For those pro republication:

  1. The fact that a given divine at the Westminster Assembly held to a given view does not mean that the Confession itself either reflects, includes, or accounts for their view. They debated many things. The conclusion of the debates was a majority vote in one direction, not a unanimous vote.
  2. A covenant of works and a covenant of grace are as different as wood and stone. They are different “substances.” If the Mosaic covenant is a formal covenant of works (not just containing a remembrance of Adam’s covenant) it cannot be the covenant grace. See John Ball, A Treatise of the Covenant of Grace (London: Printed by G. Miller, 1645), 93-95. Ball is discussing John Cameron’s view that the Mosaic covenant (the old covenant) is neither the covenant of works nor the covenant of grace but a legal covenant for the nation of Israel to live life in the land of Canaan. Ball concludes that this view makes the old covenant differ from the new in substance. See also John Owen, A Continuation of the Exposition of the Epistle of Paul the Apostle to the Hebrews (London: Printed for Nathaniel Ponder, 1680), 324-42. Owen considers the majority view as expressed in the WCF and rejects it because he views the Mosaic covenant as a works covenant for life in the land.
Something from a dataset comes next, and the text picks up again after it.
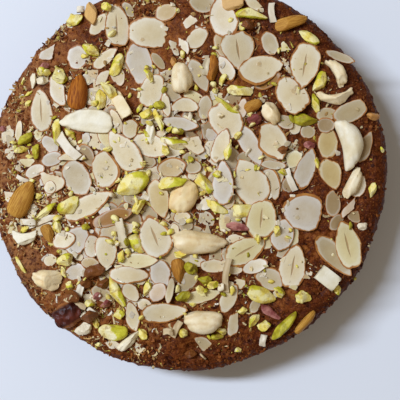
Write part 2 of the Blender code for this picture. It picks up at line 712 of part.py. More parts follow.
def build():
    clear_scene()
    crust = crust_material()
    loose = Ground()
    nuts = add_nuts("cashew", CASHEWS, cashew_material(), loose, 8, 7)
    nuts += add_nuts("almond_half", ALMONDS, almond_material(), loose, 7, 6)
    nuts += add_nuts("pistachio", PISTACHIOS, pistachio_material(), loose, 7, 6)
    nuts += add_nuts("raisin", RAISINS, raisin_material(), loose, 8, 6)
    cutters = [cutter_of(nut) for nut in nuts]
    core = finish(cake_core(), "cake", crust)
    fuse(core, add_baked_on(crust, Ground()), cutters)
    for cutter in cutters:
        bpy.data.objects.remove(cutter)


build()
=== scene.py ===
import collections
import math
import random

import bmesh
import bpy
import numpy as np
from mathutils import Matrix, Vector, noise
from mathutils.bvhtree import BVHTree


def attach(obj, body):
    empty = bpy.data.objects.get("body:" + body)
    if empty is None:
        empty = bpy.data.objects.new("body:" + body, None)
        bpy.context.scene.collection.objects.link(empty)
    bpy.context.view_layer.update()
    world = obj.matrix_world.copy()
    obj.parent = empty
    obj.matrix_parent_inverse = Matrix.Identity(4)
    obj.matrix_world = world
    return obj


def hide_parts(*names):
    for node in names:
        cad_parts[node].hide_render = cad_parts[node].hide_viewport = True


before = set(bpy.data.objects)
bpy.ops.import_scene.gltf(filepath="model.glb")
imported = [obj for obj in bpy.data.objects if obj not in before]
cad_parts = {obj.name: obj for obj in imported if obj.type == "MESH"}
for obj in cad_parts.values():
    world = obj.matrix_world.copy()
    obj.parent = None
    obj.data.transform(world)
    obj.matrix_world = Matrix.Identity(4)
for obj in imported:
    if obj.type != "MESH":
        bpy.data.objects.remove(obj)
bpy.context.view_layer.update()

# The camera. The cake lies flat and is seen from straight above, from a height of about 60 cm. Places
# on its top are given in that view, a square of 400 pixels, and PIXEL is what one measures there.
MM = 0.001
MIDDLE_U, MIDDLE_V = 188.5, 174.5
PIXEL = 0.507 * MM
VIEW_PIXELS = 400
TOP_LEVEL = 44 * MM
CAMERA_HEIGHT = 594 * MM
SENSOR = 36.0
NEAREST = 10 * MM


def on_top(u, v):
    """Metres from the cake's middle for a place in the view from above."""
    return (u - MIDDLE_U) * PIXEL, (MIDDLE_V - v) * PIXEL


camera_data = bpy.data.cameras.new("camera")
camera_data.sensor_width = SENSOR
camera_data.lens = SENSOR * (CAMERA_HEIGHT - TOP_LEVEL) / (VIEW_PIXELS * PIXEL)
camera_data.clip_start = NEAREST
camera = bpy.data.objects.new("camera", camera_data)
camera.location = (*on_top(VIEW_PIXELS / 2, VIEW_PIXELS / 2), CAMERA_HEIGHT)
bpy.context.scene.collection.objects.link(camera)
bpy.context.scene.camera = camera
bpy.context.scene.view_settings.view_transform = "Standard"

# The light. One cool strip of window to the left, long in the cake's X direction and narrow across it,
# so that shadows are soft towards the right and crisp towards the front, and a weak warm room round
# the table that fills them.
KEY_FROM = Vector((-0.60, 0.24, 1.0)).normalized()
KEY_DISTANCE = 2.0
KEY_LONG = 0.825
KEY_SHORT = 0.175
KEY_POWER = 34.3
KEY_COLOUR = (0.86, 1.0, 1.25)
ROOM_COLOUR = (0.270, 0.236, 0.192)

key_data = bpy.data.lights.new("window", "AREA")
key_data.shape = "RECTANGLE"
key_data.size = KEY_LONG
key_data.size_y = KEY_SHORT
key_data.energy = KEY_POWER
key_data.color = KEY_COLOUR
key = bpy.data.objects.new("window", key_data)
key.location = KEY_FROM * KEY_DISTANCE
key_along = (Vector((1, 0, 0)) - KEY_FROM.x * KEY_FROM).normalized()
key_turn = Matrix((key_along, KEY_FROM.cross(key_along), KEY_FROM)).transposed()
key.rotation_mode = "QUATERNION"
key.rotation_quaternion = key_turn.to_quaternion()
bpy.context.scene.collection.objects.link(key)

room = bpy.data.worlds.new("room")
room.use_nodes = True
room.node_tree.nodes["Background"].inputs["Color"].default_value = (*ROOM_COLOUR, 1.0)
bpy.context.scene.world = room

# The table top: a plain, pale, matt board, far wider than the view. It belongs to the stage, and the
# cake stands on it without a plate.
FLOOR_SIZE = 30.0
FLOOR_COLOUR = (0.80, 0.80, 0.80)
FLOOR_SHADE = 0.985
FLOOR_PATCHES = 3.0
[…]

This is the result of the simple logic of substance as applied to covenant theology.

For both groups:

  1. The Westminster Confession was originally intended to be used as a government-backed, fueled, and promoted public standard of teaching and preaching in England, a standard not to be contradicted. Its limited function means that divines could participate in its making, and even live with its final form, so long as they did not overturn the status quo. In England, the Confession of Faith never got off its feet. The Independent-controlled government edited its proposed form in key ways, and the restoration of Charles II neutered any force the confession would have had. Scotland was another story. See https://pettyfrance.wordpress.com/2013/03/14/confessional-subscription-and-the-westminster-assembly/ and https://pettyfrance.wordpress.com/2013/06/20/the-textual-history-of-the-westminster-confession-of-faith/
  2. How your church uses the Westminster Confession of Faith may be quite different from its original intent and design. Whereas its original function may have permitted the flavors of Reformed theology to coexist, the function that your church is assigning to it may not. You have to deal with that. If you are another “flavor” than the WCF but your view was found among the Westminster divines or Reformed theology in general, that still does not mean that your church’s use of the WCF permits you within its boundaries.
  3. You’re probably not using the term “administration” correctly or accurately.
  4. Vindiciae veritatis preface

 

 

Form and Matter in Covenant Theology

To add a little more to the previous post on formal and material republication, let me fill out how the distinction between form and matter works on a larger scale.

When it comes to justification, the material basis of a covenant is either law or promise. Works/law and grace/promise do not intermingle.
If two parties are committed to each other based on a law, a covenant of works has been established. If two parties are committed to each other based on a promise, a covenant of grace has been established. The matter dictates the form.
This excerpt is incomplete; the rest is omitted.